— start —
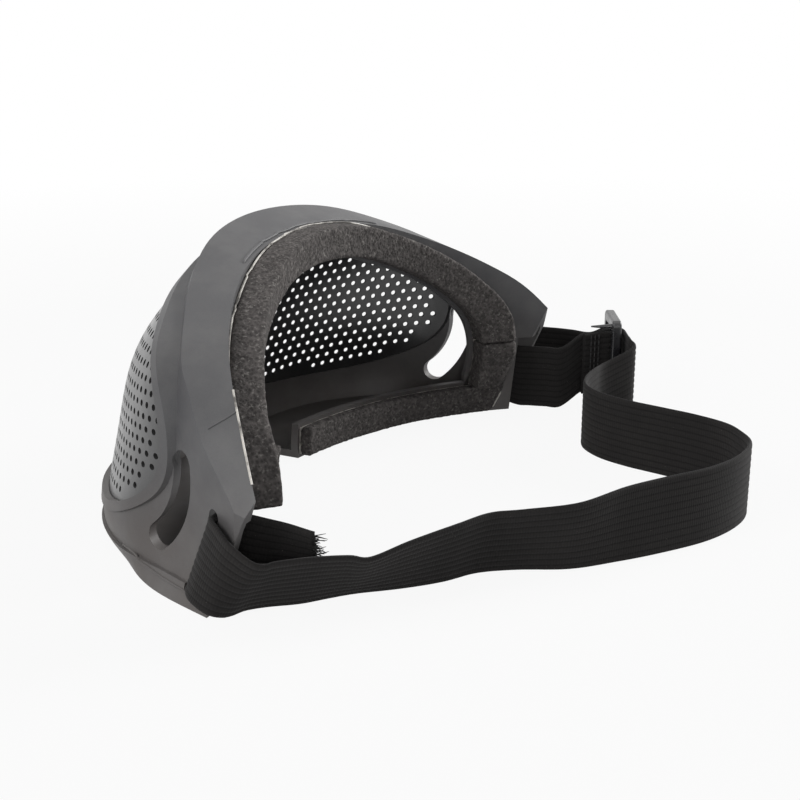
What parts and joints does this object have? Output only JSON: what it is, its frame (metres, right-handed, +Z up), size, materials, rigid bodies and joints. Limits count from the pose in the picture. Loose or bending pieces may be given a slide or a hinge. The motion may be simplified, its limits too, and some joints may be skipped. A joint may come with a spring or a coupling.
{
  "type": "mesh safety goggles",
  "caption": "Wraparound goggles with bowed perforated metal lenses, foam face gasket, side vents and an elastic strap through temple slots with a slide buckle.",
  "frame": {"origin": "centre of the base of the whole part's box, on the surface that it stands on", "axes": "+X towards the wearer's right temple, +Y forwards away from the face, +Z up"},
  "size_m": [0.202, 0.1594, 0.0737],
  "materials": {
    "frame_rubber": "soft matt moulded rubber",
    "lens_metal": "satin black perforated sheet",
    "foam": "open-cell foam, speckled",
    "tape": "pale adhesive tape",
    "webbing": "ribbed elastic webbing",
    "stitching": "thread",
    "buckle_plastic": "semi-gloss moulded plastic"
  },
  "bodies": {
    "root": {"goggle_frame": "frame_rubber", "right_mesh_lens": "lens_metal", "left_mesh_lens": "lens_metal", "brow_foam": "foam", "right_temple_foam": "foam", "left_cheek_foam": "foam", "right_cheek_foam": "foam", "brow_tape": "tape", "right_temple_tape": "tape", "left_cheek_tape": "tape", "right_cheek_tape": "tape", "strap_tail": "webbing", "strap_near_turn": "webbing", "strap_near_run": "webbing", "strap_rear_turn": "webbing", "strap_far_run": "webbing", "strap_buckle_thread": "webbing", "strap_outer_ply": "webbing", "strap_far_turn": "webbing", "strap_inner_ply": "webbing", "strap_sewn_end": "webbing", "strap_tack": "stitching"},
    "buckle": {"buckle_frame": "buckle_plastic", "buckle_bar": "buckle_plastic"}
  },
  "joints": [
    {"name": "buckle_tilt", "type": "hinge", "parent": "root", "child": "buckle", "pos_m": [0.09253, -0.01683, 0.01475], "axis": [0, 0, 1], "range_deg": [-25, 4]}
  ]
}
— end —
— start —
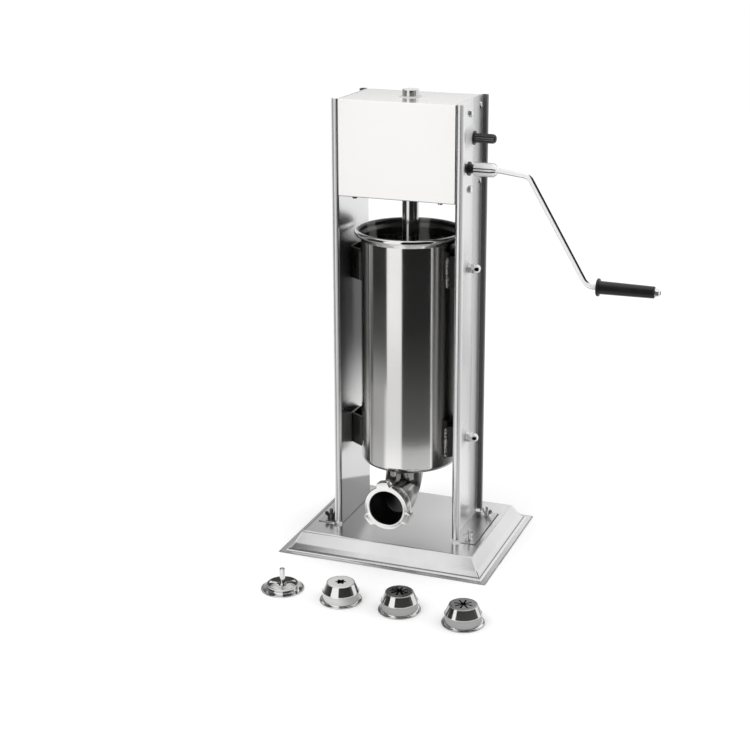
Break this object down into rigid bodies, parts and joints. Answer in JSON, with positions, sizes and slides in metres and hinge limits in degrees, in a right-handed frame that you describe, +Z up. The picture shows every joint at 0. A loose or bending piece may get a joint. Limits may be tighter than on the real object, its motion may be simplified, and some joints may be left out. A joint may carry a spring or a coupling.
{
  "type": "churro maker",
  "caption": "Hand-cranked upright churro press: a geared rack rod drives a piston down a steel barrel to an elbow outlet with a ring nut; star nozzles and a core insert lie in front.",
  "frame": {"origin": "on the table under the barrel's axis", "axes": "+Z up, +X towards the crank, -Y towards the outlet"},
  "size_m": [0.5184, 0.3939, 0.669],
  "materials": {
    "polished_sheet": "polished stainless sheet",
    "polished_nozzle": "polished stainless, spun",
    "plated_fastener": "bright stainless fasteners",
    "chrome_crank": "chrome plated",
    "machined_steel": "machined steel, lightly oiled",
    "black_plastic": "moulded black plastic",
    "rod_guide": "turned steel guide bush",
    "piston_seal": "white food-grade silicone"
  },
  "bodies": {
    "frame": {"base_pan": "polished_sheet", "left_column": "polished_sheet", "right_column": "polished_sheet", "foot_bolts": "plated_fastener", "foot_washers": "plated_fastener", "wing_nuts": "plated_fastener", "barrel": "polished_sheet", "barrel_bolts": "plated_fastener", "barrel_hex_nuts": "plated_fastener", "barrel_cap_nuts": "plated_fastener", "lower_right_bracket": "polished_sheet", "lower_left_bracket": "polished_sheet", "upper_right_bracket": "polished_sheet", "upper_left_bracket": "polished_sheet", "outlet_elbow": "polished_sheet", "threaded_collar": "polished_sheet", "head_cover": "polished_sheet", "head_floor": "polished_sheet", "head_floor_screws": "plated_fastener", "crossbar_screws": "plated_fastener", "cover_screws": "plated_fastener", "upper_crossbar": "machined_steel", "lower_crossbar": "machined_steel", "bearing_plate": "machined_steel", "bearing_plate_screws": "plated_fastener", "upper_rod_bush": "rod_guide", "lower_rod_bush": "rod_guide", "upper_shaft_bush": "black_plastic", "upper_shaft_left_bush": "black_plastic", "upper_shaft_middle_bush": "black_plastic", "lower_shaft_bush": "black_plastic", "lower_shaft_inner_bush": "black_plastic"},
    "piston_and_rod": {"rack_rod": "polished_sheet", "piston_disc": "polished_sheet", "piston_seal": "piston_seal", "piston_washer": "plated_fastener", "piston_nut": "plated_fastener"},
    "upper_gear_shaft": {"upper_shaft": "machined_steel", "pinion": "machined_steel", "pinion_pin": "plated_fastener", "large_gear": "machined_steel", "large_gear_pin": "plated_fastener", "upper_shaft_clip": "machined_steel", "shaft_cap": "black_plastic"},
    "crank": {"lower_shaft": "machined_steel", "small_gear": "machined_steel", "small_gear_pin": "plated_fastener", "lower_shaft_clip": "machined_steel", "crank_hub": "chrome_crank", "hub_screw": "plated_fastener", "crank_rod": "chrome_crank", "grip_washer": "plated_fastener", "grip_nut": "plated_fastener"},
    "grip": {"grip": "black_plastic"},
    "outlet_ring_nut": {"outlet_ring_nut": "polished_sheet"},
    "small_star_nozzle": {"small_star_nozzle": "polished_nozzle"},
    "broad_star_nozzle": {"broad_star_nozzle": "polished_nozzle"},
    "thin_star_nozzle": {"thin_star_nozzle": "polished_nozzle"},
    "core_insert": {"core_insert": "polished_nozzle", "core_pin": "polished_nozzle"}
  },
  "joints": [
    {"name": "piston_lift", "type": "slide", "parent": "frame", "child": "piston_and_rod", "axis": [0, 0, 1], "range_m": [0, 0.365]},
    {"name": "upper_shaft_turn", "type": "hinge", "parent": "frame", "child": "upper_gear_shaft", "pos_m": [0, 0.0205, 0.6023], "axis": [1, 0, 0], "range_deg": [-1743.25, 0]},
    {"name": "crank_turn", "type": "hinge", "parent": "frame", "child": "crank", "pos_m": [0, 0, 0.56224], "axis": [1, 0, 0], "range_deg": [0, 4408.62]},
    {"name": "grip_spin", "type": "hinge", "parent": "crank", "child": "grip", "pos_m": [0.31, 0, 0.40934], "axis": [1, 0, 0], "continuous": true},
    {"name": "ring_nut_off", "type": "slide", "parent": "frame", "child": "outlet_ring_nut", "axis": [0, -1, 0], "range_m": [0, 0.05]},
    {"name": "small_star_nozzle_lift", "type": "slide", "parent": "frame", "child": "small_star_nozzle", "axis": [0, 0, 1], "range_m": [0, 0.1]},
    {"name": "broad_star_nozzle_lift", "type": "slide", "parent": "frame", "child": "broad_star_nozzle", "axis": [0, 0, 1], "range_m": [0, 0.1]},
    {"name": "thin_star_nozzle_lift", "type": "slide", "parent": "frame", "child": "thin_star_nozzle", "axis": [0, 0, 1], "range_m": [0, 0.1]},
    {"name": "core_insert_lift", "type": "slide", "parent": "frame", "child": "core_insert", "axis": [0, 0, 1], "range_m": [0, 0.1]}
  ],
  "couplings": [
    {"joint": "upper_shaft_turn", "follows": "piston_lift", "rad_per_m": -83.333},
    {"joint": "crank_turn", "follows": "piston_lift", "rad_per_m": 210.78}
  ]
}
— end —
— start —
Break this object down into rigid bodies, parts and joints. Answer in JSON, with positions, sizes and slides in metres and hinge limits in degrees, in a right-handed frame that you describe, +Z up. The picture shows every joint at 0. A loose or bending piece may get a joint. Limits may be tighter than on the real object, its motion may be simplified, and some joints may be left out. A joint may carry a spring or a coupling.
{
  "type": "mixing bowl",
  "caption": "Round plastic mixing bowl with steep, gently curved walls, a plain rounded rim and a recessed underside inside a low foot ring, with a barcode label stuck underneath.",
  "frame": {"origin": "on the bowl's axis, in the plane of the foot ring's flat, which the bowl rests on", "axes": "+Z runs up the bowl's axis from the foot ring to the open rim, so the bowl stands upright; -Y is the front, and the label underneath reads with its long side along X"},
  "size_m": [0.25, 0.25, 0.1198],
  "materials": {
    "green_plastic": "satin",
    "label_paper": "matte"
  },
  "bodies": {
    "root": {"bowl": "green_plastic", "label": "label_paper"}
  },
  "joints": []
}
— end —
* _Written problem_
In the listing, find every line containing the word "from" and list it.

* _Full solution_
What parts and joints does this object have? Output only JSON: what it is, its frame (metres, right-handed, +Z up), size, materials, rigid bodies and joints. Limits count from the pose in the picture. Loose or bending pieces may be given a slide or a hinge. The motion may be simplified, its limits too, and some joints may be skipped. A joint may come with a spring or a coupling.
  "frame": {"origin": "centre of the base of the whole part's box, on the surface that it stands on", "axes": "+X towards the wearer's right temple, +Y forwards away from the face, +Z up"},
  "frame": {"origin": "on the bowl's axis, in the plane of the foot ring's flat, which the bowl rests on", "axes": "+Z runs up the bowl's axis from the foot ring to the open rim, so the bowl stands upright; -Y is the front, and the label underneath reads with its long side along X"},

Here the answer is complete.